Cell as Point: One-Stage Framework for Efficient Cell Tracking
Yaxuan Song, Jianan Fan, Heng Huang, Mei Chen, Weidong Cai
TL;DR
This work introduces CAP, an end-to-end one-stage framework that treats each cell as a point to enable simultaneous tracking and lineage reasoning without segmentation or detection. It integrates a transformer-based cell-joint tracking module with 4D correlation volumes and iterative updates, enhanced by adaptive event-guided sampling to balance mitosis events and rolling-as-window inference for long sequences. CAP achieves strong tracking accuracy with substantially reduced inference time across multiple benchmarks (DeepCell and ISBI CTC) and demonstrates robust lineage reconstruction in crowded scenes. The approach reduces annotation requirements, improves efficiency, and offers practical impact for high-throughput cell-tracking tasks and downstream biological analysis.
Abstract
Conventional multi-stage cell tracking approaches rely heavily on detection or segmentation in each frame as a prerequisite, requiring substantial resources for high-quality segmentation masks and increasing the overall prediction time. To address these limitations, we propose CAP, a novel end-to-end one-stage framework that reimagines cell tracking by treating Cell as Point. Unlike traditional methods, CAP eliminates the need for explicit detection or segmentation, instead jointly tracking cells for sequences in one stage by leveraging the inherent correlations among their trajectories. This simplification reduces both labeling requirements and pipeline complexity. However, directly processing the entire sequence in one stage poses challenges related to data imbalance in capturing cell division events and long sequence inference.
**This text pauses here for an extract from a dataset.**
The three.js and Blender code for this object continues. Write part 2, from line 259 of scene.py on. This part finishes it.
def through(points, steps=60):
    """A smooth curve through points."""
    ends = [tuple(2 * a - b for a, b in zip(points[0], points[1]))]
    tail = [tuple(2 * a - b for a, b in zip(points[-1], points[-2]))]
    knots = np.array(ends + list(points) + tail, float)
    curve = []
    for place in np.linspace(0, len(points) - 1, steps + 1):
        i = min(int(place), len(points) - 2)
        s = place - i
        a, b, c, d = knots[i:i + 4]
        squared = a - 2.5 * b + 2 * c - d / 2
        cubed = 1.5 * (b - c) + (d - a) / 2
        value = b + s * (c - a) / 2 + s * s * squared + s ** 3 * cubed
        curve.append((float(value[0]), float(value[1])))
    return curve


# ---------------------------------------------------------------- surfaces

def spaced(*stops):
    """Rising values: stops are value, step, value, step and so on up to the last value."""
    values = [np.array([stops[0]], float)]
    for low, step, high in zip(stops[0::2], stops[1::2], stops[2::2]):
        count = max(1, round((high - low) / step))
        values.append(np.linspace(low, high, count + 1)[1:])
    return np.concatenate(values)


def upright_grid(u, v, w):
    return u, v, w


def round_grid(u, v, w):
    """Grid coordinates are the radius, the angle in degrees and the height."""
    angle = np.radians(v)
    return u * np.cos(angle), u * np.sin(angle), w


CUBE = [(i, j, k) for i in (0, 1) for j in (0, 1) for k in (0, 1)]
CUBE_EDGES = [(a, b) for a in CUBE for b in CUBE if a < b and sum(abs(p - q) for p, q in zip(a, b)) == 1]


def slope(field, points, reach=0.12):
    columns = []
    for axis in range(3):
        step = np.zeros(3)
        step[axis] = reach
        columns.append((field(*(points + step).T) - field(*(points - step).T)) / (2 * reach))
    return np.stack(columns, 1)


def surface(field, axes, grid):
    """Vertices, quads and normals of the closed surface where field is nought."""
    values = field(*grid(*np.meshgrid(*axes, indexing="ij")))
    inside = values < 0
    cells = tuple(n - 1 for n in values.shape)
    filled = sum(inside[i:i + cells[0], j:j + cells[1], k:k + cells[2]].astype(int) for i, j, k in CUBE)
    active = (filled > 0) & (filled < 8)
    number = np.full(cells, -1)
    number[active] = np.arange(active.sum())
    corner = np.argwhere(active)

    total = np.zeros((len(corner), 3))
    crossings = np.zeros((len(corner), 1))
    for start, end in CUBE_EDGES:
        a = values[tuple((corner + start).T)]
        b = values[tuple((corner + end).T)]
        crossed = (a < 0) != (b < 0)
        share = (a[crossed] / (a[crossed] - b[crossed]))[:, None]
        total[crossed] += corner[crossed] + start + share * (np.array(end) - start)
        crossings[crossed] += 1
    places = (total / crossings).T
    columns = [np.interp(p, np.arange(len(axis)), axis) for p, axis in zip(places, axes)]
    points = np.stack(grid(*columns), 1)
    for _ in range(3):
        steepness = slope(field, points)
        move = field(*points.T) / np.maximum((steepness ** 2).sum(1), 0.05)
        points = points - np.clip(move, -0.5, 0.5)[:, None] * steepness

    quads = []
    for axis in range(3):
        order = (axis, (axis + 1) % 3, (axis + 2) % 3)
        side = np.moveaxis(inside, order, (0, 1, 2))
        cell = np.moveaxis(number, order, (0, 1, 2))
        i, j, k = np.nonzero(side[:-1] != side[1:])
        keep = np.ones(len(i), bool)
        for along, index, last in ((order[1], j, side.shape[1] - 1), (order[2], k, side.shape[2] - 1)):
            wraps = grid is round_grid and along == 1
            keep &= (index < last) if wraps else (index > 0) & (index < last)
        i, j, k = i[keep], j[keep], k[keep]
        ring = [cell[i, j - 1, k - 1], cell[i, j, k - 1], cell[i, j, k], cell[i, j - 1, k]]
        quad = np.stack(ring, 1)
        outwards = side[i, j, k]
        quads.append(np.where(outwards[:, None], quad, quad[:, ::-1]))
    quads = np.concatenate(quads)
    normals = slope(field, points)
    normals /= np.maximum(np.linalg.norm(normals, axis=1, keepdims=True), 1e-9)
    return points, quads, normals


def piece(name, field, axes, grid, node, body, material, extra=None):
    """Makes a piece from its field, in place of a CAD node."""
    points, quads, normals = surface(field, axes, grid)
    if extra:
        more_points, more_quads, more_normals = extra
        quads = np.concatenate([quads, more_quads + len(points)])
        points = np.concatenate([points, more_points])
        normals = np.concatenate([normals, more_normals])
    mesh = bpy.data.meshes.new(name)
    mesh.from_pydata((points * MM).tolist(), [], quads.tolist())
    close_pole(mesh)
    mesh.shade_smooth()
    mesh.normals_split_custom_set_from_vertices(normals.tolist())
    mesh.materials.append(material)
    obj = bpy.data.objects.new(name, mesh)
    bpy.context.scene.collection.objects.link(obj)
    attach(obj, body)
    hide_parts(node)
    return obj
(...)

To solve these challenges, CAP introduces two key innovations: (1) adaptive event-guided (AEG) sampling, which prioritizes cell division events to mitigate the occurrence imbalance of cell events, and (2) the rolling-as-window (RAW) inference strategy, which ensures continuous and stable tracking of newly emerging cells over extended sequences. By removing the dependency on segmentation-based preprocessing while addressing the challenges of imbalanced occurrence of cell events and long-sequence tracking, CAP demonstrates promising cell tracking performance and is 8 to 32 times more efficient than existing methods. The code and model checkpoints will be available soon.